By Sarah LeTrent
(CNN) -- "Missy, you need to change your last name," the shackled man in the orange prison jumpsuit said into the receiver, staring blankly at his 15-year-old daughter's tear-stained face.
"That's when I knew that these things were true," recalls Melissa Moore, now 33.
Until that day, the man behind the glass partition, Keith Hunter Jesperson, was simply her father; the one who used to tuck her into bed at night "like a burrito."
Families of killers and what they go through.
So often forgotten victims.Susan Klebold said in an essay:
"For the rest of my life, I will be haunted by the horror and anguish Dylan caused. I cannot look at a child in a grocery store or on the street without thinking about how my son's schoolmates spent the last moments of their lives. Dylan changed everything I believed about my self, about God, about family, and about love. I think I believed that if I loved someone as deeply as I loved him, I would know if he were in trouble. My maternal instincts would keep him safe. But I didn't know. And my instincts weren't enough. And the fact that I never saw tragedy coming is still almost inconceivable to me. I only hope my story can help those who can still be helped. I hope that, by reading of my experience, someone will see what I missed."
I can not even begin to imagine that, how she feels. It has to horrible.
Melissa worried that she might also be a killer, a bad person or have some kind of evil inside of her due to her father being a serial killer.
"“When I was growing up, my dad had put so much pride in my last name, and he gave me lessons on how to be a good citizen,” Moore said. “My name was now known for these horrific murders, and it started to make me wonder if I was like my dad.” Brown says it’s normal for the family members of killers to doubt their own moral integrity. The apple doesn’t fall far from the tree, right?"

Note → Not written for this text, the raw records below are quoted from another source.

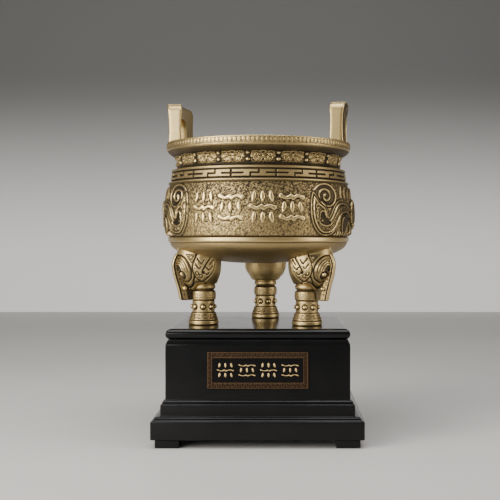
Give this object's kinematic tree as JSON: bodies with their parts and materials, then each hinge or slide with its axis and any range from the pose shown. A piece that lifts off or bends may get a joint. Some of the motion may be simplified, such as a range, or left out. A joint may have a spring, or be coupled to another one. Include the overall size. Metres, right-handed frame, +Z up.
{
  "type": "ding tripod ornament",
  "caption": "Round-bellied tripod bowl with two upright loop ears and beast-head legs, standing on a stepped square plinth with a small name plaque.",
  "frame": {"origin": "centre of the plinth's outline on the plane its foot blocks stand on", "axes": "+Z up; the plinth's front with the plaque and the bowl's front with the raised strokes face -Y; the loop ears stand left and right, towards -X and +X"},
  "size_m": [0.187, 0.178, 0.3101],
  "materials": {
    "antique_brass": "antique brass: polished on what stands out, dark brown in the recesses",
    "black_lacquer": "black gloss lacquer on wood",
    "plaque_metal": "thin plate, copper-brown border, dark field, gold raised strokes"
  },
  "bodies": {
    "root": {"ding_vessel": "antique_brass", "plinth": "black_lacquer", "plinth_foot_front_left": "black_lacquer", "plinth_foot_front_right": "black_lacquer", "plinth_foot_back_left": "black_lacquer", "plinth_foot_back_right": "black_lacquer", "name_plaque": "plaque_metal"}
  },
  "joints": []
}
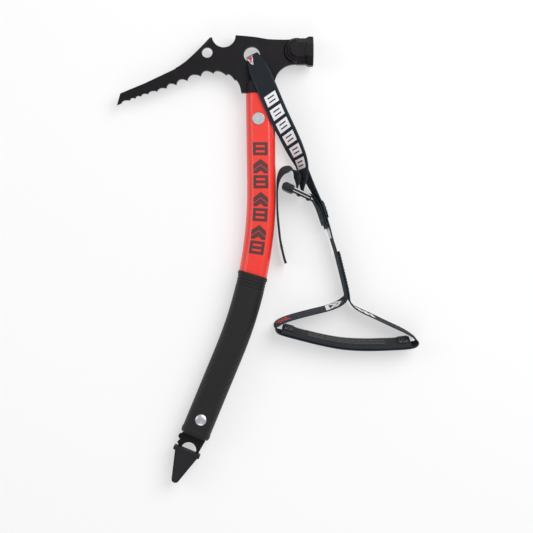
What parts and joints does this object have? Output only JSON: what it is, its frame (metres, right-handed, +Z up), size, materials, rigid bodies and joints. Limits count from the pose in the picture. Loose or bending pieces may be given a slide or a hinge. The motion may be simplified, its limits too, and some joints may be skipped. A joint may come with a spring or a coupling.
{
  "type": "technical ice axe",
  "caption": "Curved-shaft ice axe with toothed pick, hammer head, rubber grip, guarded spike and an adjustable leash with padded wrist loop.",
  "frame": {"origin": "under the middle of the bounding box of the axe without its leash, on the surface it lies on", "axes": "+X from the pick to the hammer, +Y from the spike to the head along the axe, +Z up, across the flat of the axe"},
  "size_m": [0.3016, 0.4464, 0.0288],
  "materials": {
    "forged_steel": "blackened forged steel, satin",
    "shaft_paint": "red lacquered aluminium, satin gloss",
    "rivet_steel": "bright steel",
    "packer": "matt",
    "grip_rubber": "moulded rubber, matt",
    "guard_rubber": "smooth rubber",
    "webbing": "woven polyamide with a blue selvage",
    "buckle_plastic": "moulded",
    "pad_fabric": "brushed fabric over foam"
  },
  "bodies": {
    "axe": {"head": "forged_steel", "shaft": "shaft_paint", "head_rivet": "rivet_steel", "head_rivet_washer": "rivet_steel", "tang_packer_front": "packer", "tang_packer_back": "packer", "grip_sleeve": "grip_rubber", "spike": "forged_steel", "spike_packer_front": "packer", "spike_packer_back": "packer", "grip_rivet": "rivet_steel", "grip_rivet_washer": "rivet_steel"},
    "guard": {"spike_guard": "guard_rubber"},
    "leash": {"leash_webbing": "webbing", "leash_buckle": "buckle_plastic", "buckle_tab": "webbing", "junction_patch": "webbing"},
    "wrist_loop": {"wrist_webbing": "webbing", "wrist_pad": "pad_fabric", "pad_end_tabs": "webbing"}
  },
  "joints": [
    {"name": "guard_pull", "type": "slide", "parent": "axe", "child": "guard", "axis": [-0.3827, -0.9239, 0], "range_m": [0, 0.06]},
    {"name": "leash_swing", "type": "hinge", "parent": "axe", "child": "leash", "pos_m": [0.0368, 0.2043, 0.014], "axis": [0, 0, 1], "range_deg": [0, 22]},
    {"name": "wrist_swing", "type": "hinge", "parent": "leash", "child": "wrist_loop", "pos_m": [0.1177, 0.0166, 0.0115], "axis": [0, 0, 1], "range_deg": [-10, 25]}
  ]
}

Imagine for 1 second growing up with that fear inside of you. I can't. It speaks of her courage, that she went on.
There is also often a survivor's guilt for the families of the killers.
"Mildred Muhammad’s ex-husband and father of her three children, John Allen Muhammad, terrorized the Washington, D.C., area with random sniper attacks in 2002. Soon, there were reports of shootings throughout the Washington metropolitan area. Once John Muhammad was captured, there were whispers that he had done it to get his ex-wife’s attention. At first, Mildred Muhammad thought that if she’d only stayed with him, he would have killed her instead of killing 10 innocent strangers and wounding three. The guilt and disbelief were overwhelming. It’s difficult to grasp the reality that a family member could cause nationwide sorrow, said forensic psychiatrist Helen Morrison, who has profiled dozens of killers. Also hard is the realization that it’s not the family’s fault. Morrison said it’s imperative to get the individual to talk about their experience — their feelings, their doubt, their anger, their distress — and try to put that in a perspective that finally leads them to say, “It’s not my fault.”
This poor woman blamed herself for not being killed.
I can hope that there will not be anymore murders, but I don't think that is a hope I can really expect to come to being.
So, I hope that in the face of a tragic event people can remember that the killer is alone in their blame.
The families are victims as well, even if that is hard to process.
Another excellent book on this subject, We Need to Talk About Kevin. This is a fictional account but it still has a lot of insight into this subject.